その始まりは1993年のシルビアのフルモデルチェンジ。S14となったシルビアは豊満なわがままボディとなり、3ナンバーサイズ化。パワーアップを果たしたものの車重の増加もあり軽快だった走りの魅力が薄まっていたのです。
これにはシルビアファンのみならず、世のスポーツカーファンからもソッポを向かれ、シルビアは窮地に立たされます。しかしもっと窮地に立たされたのが実は180SXだったのです。
登場から2年経った1991年にマイナーチェンジが施され、さらにその2年後にはいよいよフルモデルチェンジと思いきや、しれっとそのまま放置。ようやく動きがあったのは、1991年のマイチェンからなんと5年後の1996年でした。しかもフルモデルチェンジではなく、まさかのマイナーチェンジ…。
時代が変わり、若者の人気はスポーツカーからステーションワゴンに移っていたのは確かですが、まさかマイチェンでお茶を濁すとは…。
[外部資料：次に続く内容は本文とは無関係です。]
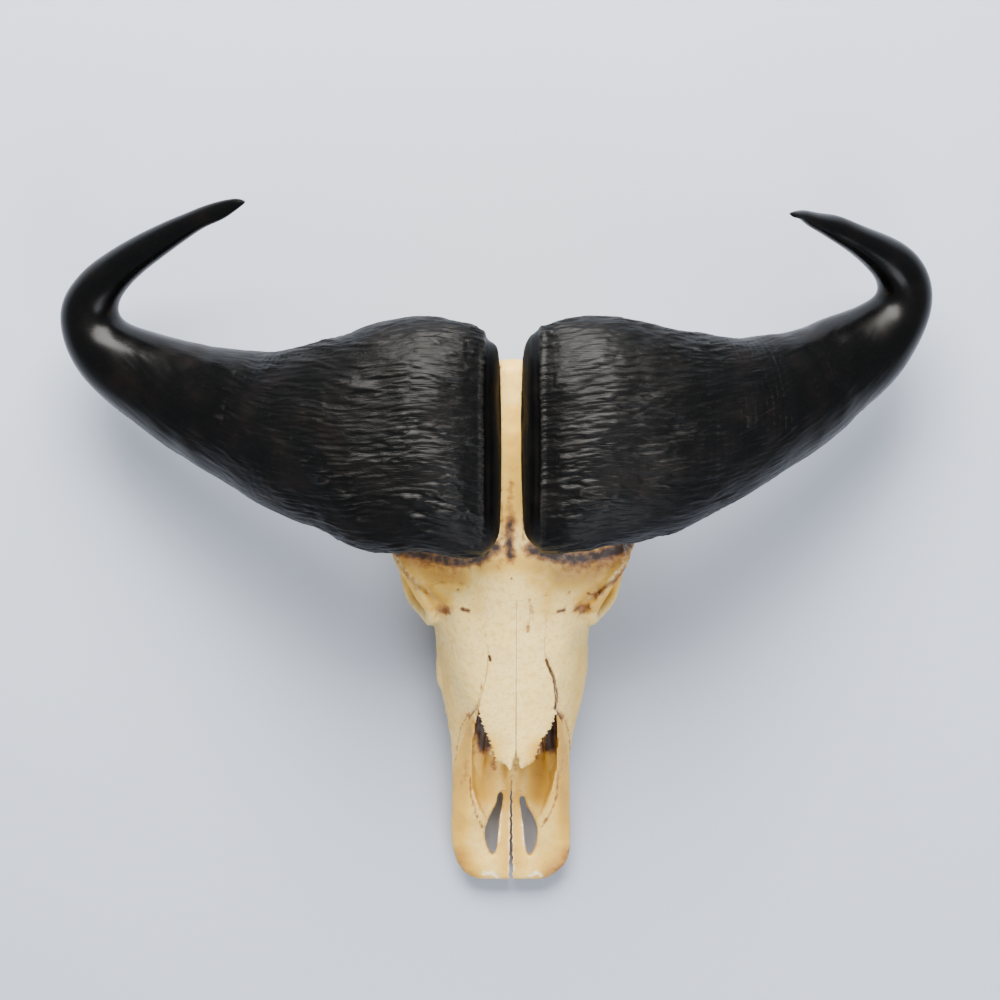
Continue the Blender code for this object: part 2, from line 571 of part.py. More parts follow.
def main():
    clear_scene()
    skull = collection("cape_buffalo_skull")
    cutters = collection("cutters")
    cream = material("cream_bone", BONE, 0.62)
    pale = material("pale_bone", FOREHEAD_BONE, 0.6)
    ochre = material("ochre_bone", OCHRE_BONE, 0.58)
    black = material("black_horn", HORN_BLACK, 0.38)
    ivory = material("tooth_ivory", TOOTH_IVORY, 0.35)

    carrier = bpy.data.objects.new("skull_frame", None)
    skull.objects.link(carrier)
    carrier.location = (-CENTRE_X * MM, -CENTRE_Y * MM, 0.0)

    bone = solid_bone(cutters)
    hollow_bone(bone, cutters)
    reduce_bone(bone)
    seat = as_cutter(grown(bone, "horn_seat", GAP, cutters))

    cranium = copy_of(bone, "cranium", cutters)
    for side, word in ((1, "left"), (-1, "right")):
        nasal = nasal_bone(f"{word}_nasal_bone", side, cutters)
        boolean(cranium, as_cutter(grown(nasal, "nasal_seat", GAP, cutters)), "DIFFERENCE")

        boolean(cranium, premaxilla_region("muzzle_cut", side, 0.0, cutters), "DIFFERENCE")
        premaxilla = copy_of(bone, f"{word}_premaxilla", cutters)
        boolean(premaxilla, premaxilla_region("muzzle_part", side, GAP / MM, cutters), "INTERSECT")

        y = TOOTH_ROW_Y
        for tooth_name, length, width, x in TEETH:
            piece = tooth(f"{word}_{tooth_name}", side, length, width, x, y + length / 2, cutters)
            boolean(cranium, as_cutter(grown(piece, "socket", GAP, cutters)), "DIFFERENCE")
            finish_node(piece, ivory, skull, carrier)
            y += length + TOOTH_SPACE

        sheath = horn(f"{word}_horn", side, LEFT_HORN if side == 1 else RIGHT_HORN, cutters)
        boolean(sheath, seat, "DIFFERENCE")
        finish_node(nasal, pale, skull, carrier)
        finish_node(premaxilla, ochre, skull, carrier)
        finish_node(sheath, black, skull, carrier)
    finish_node(cranium, cream, skull, carrier)
    as_cutter(bone)


main()
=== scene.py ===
# Cape buffalo skull on a pale floor: weathered bone, worn teeth, black horn with grooved bosses.
import math
import time

import bmesh
import bpy
import numpy as np
from mathutils import Matrix, Vector
from mathutils.bvhtree import BVHTree


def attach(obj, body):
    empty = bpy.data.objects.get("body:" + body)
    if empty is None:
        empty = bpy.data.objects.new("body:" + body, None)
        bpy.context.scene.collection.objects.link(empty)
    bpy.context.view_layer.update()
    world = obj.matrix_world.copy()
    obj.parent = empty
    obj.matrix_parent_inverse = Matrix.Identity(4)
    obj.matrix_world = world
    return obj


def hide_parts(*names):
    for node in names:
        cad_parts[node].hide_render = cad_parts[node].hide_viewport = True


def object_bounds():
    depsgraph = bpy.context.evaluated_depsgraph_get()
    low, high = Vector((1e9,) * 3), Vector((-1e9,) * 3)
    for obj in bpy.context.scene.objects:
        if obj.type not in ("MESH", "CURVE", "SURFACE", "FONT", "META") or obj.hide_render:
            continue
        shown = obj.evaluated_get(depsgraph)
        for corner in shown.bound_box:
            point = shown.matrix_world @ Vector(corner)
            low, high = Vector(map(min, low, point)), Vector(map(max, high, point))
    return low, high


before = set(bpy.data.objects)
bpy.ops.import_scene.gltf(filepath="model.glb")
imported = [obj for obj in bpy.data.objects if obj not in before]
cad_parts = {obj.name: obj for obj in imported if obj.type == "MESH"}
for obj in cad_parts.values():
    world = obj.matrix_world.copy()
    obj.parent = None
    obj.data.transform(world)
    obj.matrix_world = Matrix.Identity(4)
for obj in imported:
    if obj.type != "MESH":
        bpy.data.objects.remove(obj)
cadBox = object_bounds()
startTime = time.time()

# Lengths below are millimetres in the skull's own frame: X from the midline to the animal's left,
# Y from the muzzle tip to the neck, Z up from the floor. toPart moves them to the part's frame.
mm = 0.001
toPart = Vector((16.0, -359.5, 0.0))
aboveAll = 0.4      # a height in metres that is above the whole skull


def report(stage):
    print(f"{time.time() - startTime:6.1f} s  {stage}")


# Shapes

def curvePoints(points, count, closed=False):
    # count points on a smooth curve through the points given
    knots = [Vector(point) for point in points]
    spans = len(knots) if closed else len(knots) - 1
    found = []
    for step in range(count):
        along = step * spans / (count if closed else count - 1)
        span = min(int(along), spans - 1)
        part = along - span
        if closed:
            near = [knots[(span + shift) % len(knots)] for shift in (-1, 0, 1, 2)]
        else:
            near = [knots[min(max(span + shift, 0), len(knots) - 1)] for shift in (-1, 0, 1, 2)]
        before, start, end, after = near
        found.append(0.5 * (2 * start + (end - before) * part
                            + (2 * before - 5 * start + 4 * end - after) * part ** 2
                            + (3 * start - before - 3 * end + after) * part ** 3))
    return found


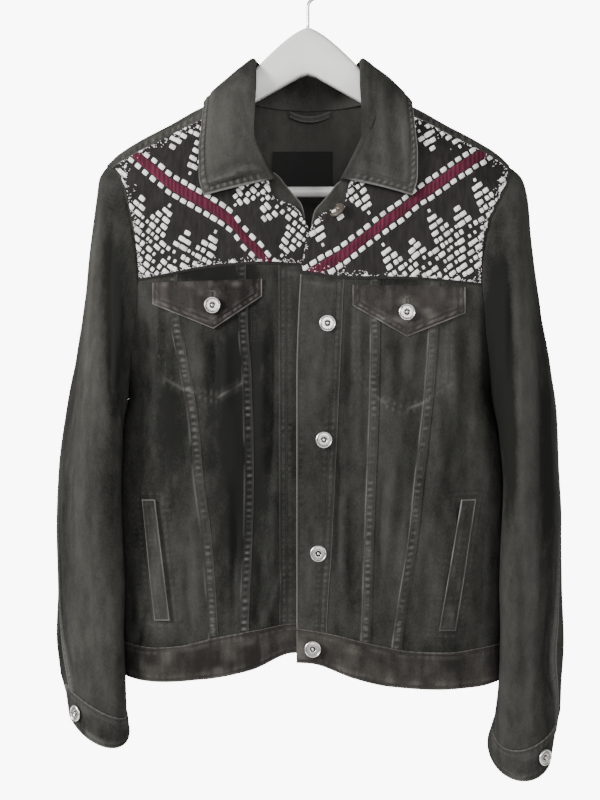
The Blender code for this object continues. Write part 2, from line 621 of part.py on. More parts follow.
COLLAR_FOLD_ANGLES = (180, 120, 60, 0)
LEAF_SWELL = 9.0           # how far the leaf bows out between roll and edge
LEAF_PARTS = (.2, .45, .7, 1.0)


def collar_section(side, along):
    """Points across the collar, from its neck seam over the roll line to its outer edge."""
    at = {name: float(smooth(along, COLLAR["along"], values)) for name, values in COLLAR.items()}
    face = BACK if along < SHOULDER_ALONG else FRONT
    neck = body(side, face, at["neck_out"], at["neck_drop"])
    neck = neck + body_normal(side, face, at["neck_out"], at["neck_drop"]) * at["neck_lift"]
    neck[2] += NECK_GAP
    roll = np.array([side * at["roll_out"], at["roll_y"], -at["roll_drop"]])
    edge = body(side, face, at["edge_out"], at["edge_drop"])
    edge = edge + body_normal(side, face, at["edge_out"], at["edge_drop"]) * at["stand_off"]
    up = (roll - neck) / np.linalg.norm(roll - neck)
    fall = (edge - roll) / np.linalg.norm(edge - roll)
    over = fall - np.dot(fall, up) * up
    over /= np.linalg.norm(over)
    fold = [roll + COLLAR_ROLL * (math.cos(a) * over + (math.sin(a) - 1) * up)
            for a in map(math.radians, COLLAR_FOLD_ANGLES)]
    stand = [neck, (neck + fold[0]) / 2]
    swell = np.cross(np.cross(fall, over), fall)
    leaf = [fold[-1] + (edge - fold[-1]) * t + swell * LEAF_SWELL * t * (1 - t) for t in LEAF_PARTS]
    return np.array(stand + fold + leaf)


def collar(denim):
    """The folded collar with its stand, one piece from point to point."""
    alongs = np.linspace(0, 1, COLLAR_STEPS + 1)
    right = [collar_section(RIGHT, along) for along in alongs]
    left = [collar_section(LEFT, along) for along in alongs]
    sections = np.array(right[::-1] + left[1:])
    points = sections.reshape(-1, 3)
    faces = grid_faces(len(sections), sections.shape[1])
    normals = grid_normals(sections)
    wall("collar", points, normals.reshape(-1, 3), faces, denim, COLLAR_THICK, COLLAR_THICK / 2)


# Pockets
FLAP = {
    RIGHT: table("out top bottom", (46.5, 337, 354.5), (95, 338.5, 387), (156.5, 340.5, 362)),
    LEFT: table("out top bottom", (44.7, 343, 363.6), (99, 343.7, 395), (158, 345, 371)),
}
FLAP_THICK = 2.0
WELT = {
    RIGHT: table("drop inner outer", (559, 154, 167.3), (681, 139.7, 155)),
    LEFT: table("drop inner outer", (559, 154, 169), (691, 132, 148)),
}
WELT_THICK = 1.8
WELT_GAP = 0.9             # more than RESTING, as the cloth under it is curved the other way


def pockets(denim):
    """A pointed flap on each chest and a slanted welt at each side."""
    for side, name in SIDE_NAMES.items():
        flap = FLAP[side]
        across = np.concatenate([np.linspace(flap["out"][0], flap["out"][1], 4),
                                 np.linspace(flap["out"][1], flap["out"][2], 4)[1:]])
        down = np.linspace(0, 1, 4)[:, None]
        top = np.interp(across, flap["out"], flap["top"])
        bottom = np.interp(across, flap["out"], flap["bottom"])
        laid_on(f"pocket_flap_{name}", side, across + 0 * down, top + (bottom - top) * down, denim,
                FLAP_THICK, FLAP_THICK + RESTING)
        welt = WELT[side]
        drops = np.linspace(welt["drop"][0], welt["drop"][1], 7)[:, None]
        inner = np.interp(drops, welt["drop"], welt["inner"])
        outer = np.interp(drops, welt["drop"], welt["outer"])
        outs = inner + (outer - inner) * np.linspace(0, 1, 3)
        laid_on(f"pocket_welt_{name}", side, outs, drops + 0 * outs, denim, WELT_THICK,
                WELT_THICK + WELT_GAP)


# Buttons
BUTTON_RADIUS = 8.5
BUTTON_PROFILE = table("radius height", (2.0, 2.9), (2.7, 2.1), (6.6, 2.0), (7.7, 2.9), (8.5, 1.9),
                       (8.0, 0.0))
BUTTON_SIDES = 14
FRONT_BUTTONS = table("out drop lift", (30, 268, 0), (19.4, 381.5, 0), (15.8, 498.3, 0), (10.2, 612.5, 0),
                      (4.6, 709, BAND_LIFT))
FLAP_BUTTONS = {RIGHT: (95.9, 363.5), LEFT: (98.9, 370.5)}


def button(name, seat, normal, steel):
    """A round tack button that stands on its seat along a normal."""
    normal = normal / np.linalg.norm(normal)
    side_way = np.cross(normal, [0.0, 0.3, 1.0])
    side_way /= np.linalg.norm(side_way)
    other = np.cross(normal, side_way)
    turns = np.arange(BUTTON_SIDES) * 2 * math.pi / BUTTON_SIDES
    circle = np.cos(turns)[:, None] * side_way + np.sin(turns)[:, None] * other
    rings = [seat + normal * height + circle * radius
             for radius, height in zip(BUTTON_PROFILE["radius"], BUTTON_PROFILE["height"])]
    n = BUTTON_SIDES
    faces = [tuple(range(n))]
    for i in range(len(rings) - 1):
        faces += [(i * n + j, (i + 1) * n + j, (i + 1) * n + (j + 1) % n, i * n + (j + 1) % n)
                  for j in range(n)]
    faces.append(tuple((len(rings) - 1) * n + j for j in reversed(range(n))))
    if np.dot(np.cross(side_way, other), normal) < 0:
        faces = [tuple(reversed(face)) for face in faces]
    add_object(name, np.concatenate(rings), faces, steel)


def body_seat(side, out, drop, lift):
    """A point above the front of the body, and the direction out of it."""
    here, beside, below = (body(side, FRONT, out + a, drop + b) for a, b in ((0, 0), (6, 0), (0, 6)))
    normal = np.cross(beside - here, below - here)
    normal *= -np.sign(normal[1]) / np.linalg.norm(normal)
    return here + normal * lift, normal


def buttons(steel):
    """Five on the left front, one on each flap and one on each cuff."""
    for i, (out, drop, lift) in enumerate(zip(*FRONT_BUTTONS.values())):
        seat, normal = body_seat(LEFT, out, drop, lift + RESTING)
        button(f"button_front_{i + 1}", seat, normal, steel)
    for side, name in SIDE_NAMES.items():
        seat, normal = body_seat(side, *FLAP_BUTTONS[side], RESTING + FLAP_THICK + RESTING)
        button(f"button_flap_{name}", seat, normal, steel)
        here, beside, below = (cuff_point(side, 0.5 + b, CUFF_BUTTON + a)
                               for a, b in ((0, 0), (.1, 0), (0, .1)))
        normal = np.cross(beside - here, below - here)
        normal *= side * np.sign(normal[0]) / np.linalg.norm(normal)
        button(f"button_cuff_{name}", here + normal * RESTING, normal, steel)


# Neck label and hanging loop, inside the back yoke
LABEL_THICK = 1.0
LABEL_X = (-37.0, 26.5)
LABEL_DROP = (196.0, 234.0)
LOOP_X = (-19.0, 23.0)
LOOP_DROP = 154.0
LOOP_SAG = 6.0
LOOP_WIDTH = 6.0
LOOP_THICK = 1.4
INSIDE_GAP = 0.9


def inside_back(xs, drops):
    """Points on the inside of the back yoke, from x and drop."""
    points = [body(RIGHT if x < 0 else LEFT, BACK, abs(x), drop) for x, drop in zip(xs, drops)]
    return np.array(points) - np.array([0, CLOTH + INSIDE_GAP, 0])


def neck_trim(denim, satin):
    """The bare label and the loop that hangs under the neck seam."""
    xs, drops = np.meshgrid(np.linspace(*LABEL_X, 5), np.linspace(*LABEL_DROP, 4))
    points = inside_back(xs.ravel(), drops.ravel())
    towards = np.array([0, -1.0, 0])
    wall("neck_label", points, np.tile(towards, (len(points), 1)), grid_faces(*xs.shape), satin,
         LABEL_THICK, LABEL_THICK)
    xs, widths = np.meshgrid(np.linspace(*LOOP_X, 7), np.linspace(0, LOOP_WIDTH, 3))
    middle = (LOOP_X[0] + LOOP_X[1]) / 2
    bow = 1 - ((xs - middle) / (LOOP_X[1] - middle)) ** 2
    points = inside_back(xs.ravel(), (LOOP_DROP + LOOP_SAG * bow + widths).ravel())
    points[:, 1] -= 3.0 * bow.ravel()
    wall("hanging_loop", points, np.tile(towards, (len(points), 1)), grid_faces(*xs.shape), denim,
         LOOP_THICK, LOOP_THICK)


# Hanger
ARM_HALF_THICK = 6.5
ARM_CROWN = 1.2            # height of the round crown for each unit of its half width
ARM_CROWN_ANGLES = (8, 40, 90, 140, 172)
ARM_CHAMFER = 3.0          # corners taken off along the lower edges
ARM_REACH = 188.0
ARM_UNDER_CLOTH = CLOTH + 0.8
ARM_TOP = table("out drop", (0, 72), (12, 78), (48, 109), (72, 138))
ARM_BOTTOM = table("out drop", (0, 121.7), (8, 124), (55, 150.5), (110, 181), (150, 208), (165, 225),
                   (165.5, 254), (ARM_REACH, 254))
ARM_STATIONS = (0, 6, 12, 24, 36, 48, 60, 72, 79, 88, 100, 116, 132, 150, 165, 165.5, 172, 180, ARM_REACH)
BAR_RADIUS = 5.5
BAR_DROP = 243.0
BAR_HALF_LENGTH = 165.0
HOOK_RADIUS = 21.0
WIRE_RADIUS = 1.7
WIRE_SIDES = 8
SHANK_FILLET = 9.0
SHANK_MIDDLE = 60.0        # drop of a point halfway up the straight shank
HOOK_END = math.radians(205)


def arm_section(x):
    """The arms' cross-section: flat sides under a round crown."""
    if abs(x) <= ARM_TOP["out"][-1]:
        top = float(np.interp(abs(x), ARM_TOP["out"], ARM_TOP["drop"]))
    else:
        top = float(shoulder_drop(x)) + ARM_UNDER_CLOTH
    bottom = float(np.interp(abs(x), ARM_BOTTOM["out"], ARM_BOTTOM["drop"]))
    half = ARM_HALF_THICK
    crown = [(half * math.cos(a), top + half * (1 - math.sin(a)) * ARM_CROWN)
             for a in map(math.radians, ARM_CROWN_ANGLES)]
    flat = half - ARM_CHAMFER
    foot = [(-half, bottom - ARM_CHAMFER), (-flat, bottom), (flat, bottom), (half, bottom - ARM_CHAMFER)]
    return [(x, y, -drop) for y, drop in crown + foot]


def hanger(paint, steel):
    """Bent wooden arms, a round bar between their ends and a wire hook."""
    stations = [-out for out in reversed(ARM_STATIONS[1:])] + list(ARM_STATIONS)
    sections = [arm_section(x) for x in stations]
    n = len(sections[0])
    points = [point for section in sections for point in section]
    faces = [(i * n + j, i * n + (j + 1) % n, (i + 1) * n + (j + 1) % n, (i + 1) * n + j)
             for i in range(len(sections) - 1) for j in range(n)]
    faces.append(tuple(reversed(range(n))))
    faces.append(tuple((len(sections) - 1) * n + j for j in range(n)))
    add_object("hanger_arms", points, faces, paint)
    ends = [np.array([x, 0, -BAR_DROP]) for x in (-BAR_HALF_LENGTH + SEAM, BAR_HALF_LENGTH - SEAM)]
    tube("hanger_bar", ends, BAR_RADIUS, 12, np.array([0, 0, 1.0]), paint)
    tube("hanger_hook", hook_path(), WIRE_RADIUS, WIRE_SIDES, np.array([0, 1.0, 0]), steel)


def hook_path():
    """Centre of the hook's wire: up from the hub, through a small bend and round the rail."""
    radius = HOOK_RADIUS + WIRE_RADIUS
    centre = np.array([0, 0, -HOOK_RADIUS])
    reach = radius + SHANK_FILLET
    side = math.acos(SHANK_FILLET / reach)
    fillet = centre + np.array([SHANK_FILLET, 0, -reach * math.sin(side)])
    shank = [np.array([0, 0, -(ARM_TOP["drop"][0] - SEAM)]), np.array([0, 0, -SHANK_MIDDLE])]
    bend = [fillet + SHANK_FILLET * np.array([-math.cos(a), 0, math.sin(a)])
            for a in np.linspace(0, side, 5)]
    start = math.atan2(-reach * math.sin(side), SHANK_FILLET)
    arc = [centre + radius * np.array([math.cos(a), 0, math.sin(a)])
           for a in np.linspace(start, HOOK_END, 22)[1:]]
    return shank + bend + arc


def tube(name, path, radius, sides, flat, finish):
    """A round bar along a path that stays square to the direction flat."""
    path = np.array(path)
    ahead = np.gradient(path, axis=0)
    ahead /= np.linalg.norm(ahead, axis=1)[:, None]
    across = np.cross(ahead, flat)
    turns = np.arange(sides) * 2 * math.pi / sides
    rings = (path[:, None] + radius * (np.cos(turns)[None, :, None] * across[:, None]
                                       + np.sin(turns)[None, :, None] * flat))
    points = rings.reshape(-1, 3)
    faces = [(i * sides + j, i * sides + (j + 1) % sides, (i + 1) * sides + (j + 1) % sides,
              (i + 1) * sides + j) for i in range(len(path) - 1) for j in range(sides)]
    faces.append(tuple(reversed(range(sides))))
    faces.append(tuple((len(path) - 1) * sides + j for j in range(sides)))
    if np.dot(np.cross(across[0], flat), ahead[0]) < 0:
        faces = [tuple(reversed(face)) for face in faces]
    add_object(name, points, faces, finish)


def build():
    """Clears the scene and makes every piece."""
    for old in list(bpy.data.objects):
        bpy.data.objects.remove(old, do_unlink=True)
    denim = material("black_denim", BLACK_DENIM, 0.85)
    woven = material("woven_cloth", WOVEN_CLOTH, 0.9)
    satin = material("label_satin", SATIN, 0.6)
    steel = material("steel", STEEL, 0.3, 1.0)
    paint = material("white_paint", WHITE_PAINT, 0.35)
    fronts(denim, woven)
    back(denim)
    waistband(denim)
    sleeves(denim)
    cuffs(denim)
    collar(denim)
    pockets(denim)
    buttons(steel)
    neck_trim(denim, satin)
    hanger(paint, steel)


build()
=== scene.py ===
# A black denim jacket with a woven yoke, buttoned up on a white wooden clothes hanger.
# Metres in the finished model, millimetres in the tables. The front faces -Y, +Z is up, and the origin is
# the point inside the hook that rests on the rail. A "drop" is a distance below it, and an "out" a
# distance from the middle of the jacket towards the side that is being made.

import math

import bpy
import numpy as np
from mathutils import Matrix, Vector


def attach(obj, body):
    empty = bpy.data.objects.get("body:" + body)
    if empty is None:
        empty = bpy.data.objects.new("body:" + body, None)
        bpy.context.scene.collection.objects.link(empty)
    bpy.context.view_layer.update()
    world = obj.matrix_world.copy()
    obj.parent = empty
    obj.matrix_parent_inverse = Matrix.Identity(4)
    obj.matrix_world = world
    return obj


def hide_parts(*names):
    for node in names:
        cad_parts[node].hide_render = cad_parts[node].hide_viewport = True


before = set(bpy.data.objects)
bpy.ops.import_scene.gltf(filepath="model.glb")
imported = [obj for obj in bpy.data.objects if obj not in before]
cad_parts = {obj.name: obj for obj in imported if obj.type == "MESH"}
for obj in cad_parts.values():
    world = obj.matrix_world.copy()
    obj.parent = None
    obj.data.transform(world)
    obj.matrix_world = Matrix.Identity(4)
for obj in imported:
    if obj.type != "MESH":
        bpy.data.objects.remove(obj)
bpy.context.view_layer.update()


# Hanger
# Two bent arms with a hub are cut from wood, a round bar is pressed between their ends, and both are
# painted white. The chromed wire hook is screwed into the hub.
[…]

結局180SXはマイナーチェンジを2回受け、1999年の生産中止をもって約10年間にわたるロングライフに終止符を打ったというか、打たれたのでした。
このフルモデルチェンジせず延命措置だけで役目を終えた背景には、S14シルビアの不振が大きく影響したと言われていますが、実はこの180SX、1990年代後半~2000年ひと桁代を中心に、中古車市場では見事に花を咲かせています。
スポーツカーファンは減ったとはいえ現在ほどではなく、100万円以下で買える5ナンバーサイズの走りの楽しいMTターボ車として人気を博し、さらに1995年から連載が始まった走り屋系マンガ『頭文字D』に登場した佐藤真子が駆る「シルエイティ」がそれを加速させたのです。
シルエイティとは180SXにシルビアの顔面をスワップしたもので、前から見るとシルビア、後ろから見ると180SXとなっており、両車の車名を合体させシルエイティと呼ばれています(ボディがシルビア、顔面が180SXの場合はワンビア)。
元々はフロントまわりを損傷した180SXオーナーが、シルビアのフロントまわりを代わりに着けたのが始まりと言われていて、多くのパーツを共用する両車は“ポン付け”とまではいかないまでも、大掛かりな板金をせずとも移植できたようです。
また重いリトラクタブルヘッドライトの軽量化につながることもあり、『頭文字D』の影響と共にシルエイティ化する180SXが増えていったのです。わずか一代で生産中止となったしまった180SXですが、マンガなどの影響もあり再び脚光を浴びたというわけです。
ちなみにシルエイティと聞くとカスタムのイメージが強いと思いますが、実は純正のシルエイティもあったんです。名古屋のチューニングショップが日産ディーラーに制作を依頼したもので、1998年5月に500台限定で販売されています。一般的にカスタム車はディーラーで整備してもらえないことも少なくないですが、これは日産純正なので全国のディーラーで整備可能。さらに複数の専用パーツも装備されていたようです。
そんな180SX、「今いくらくらいなんだろう?」と複数の中古車サイトを調べてみたところ、衝撃の事実が発覚。全国で大体100~150台程度売られていたのですが、相場の“下限”がなんと約150万円! いえいえ間違いじゃありません。ヒャクゴジュウマンエンです。
ちなみに価格がもっとも高い車両は、驚愕の488万円! NISMO仕様のデモカーなどは1999万円という衝撃のプライスでした。 人気車でありながらも残念ながら一代で役目を終え、中古車市場で再び脚光を浴びた180SX。咲かせたのは花は花でも“高嶺の花”だったようです…。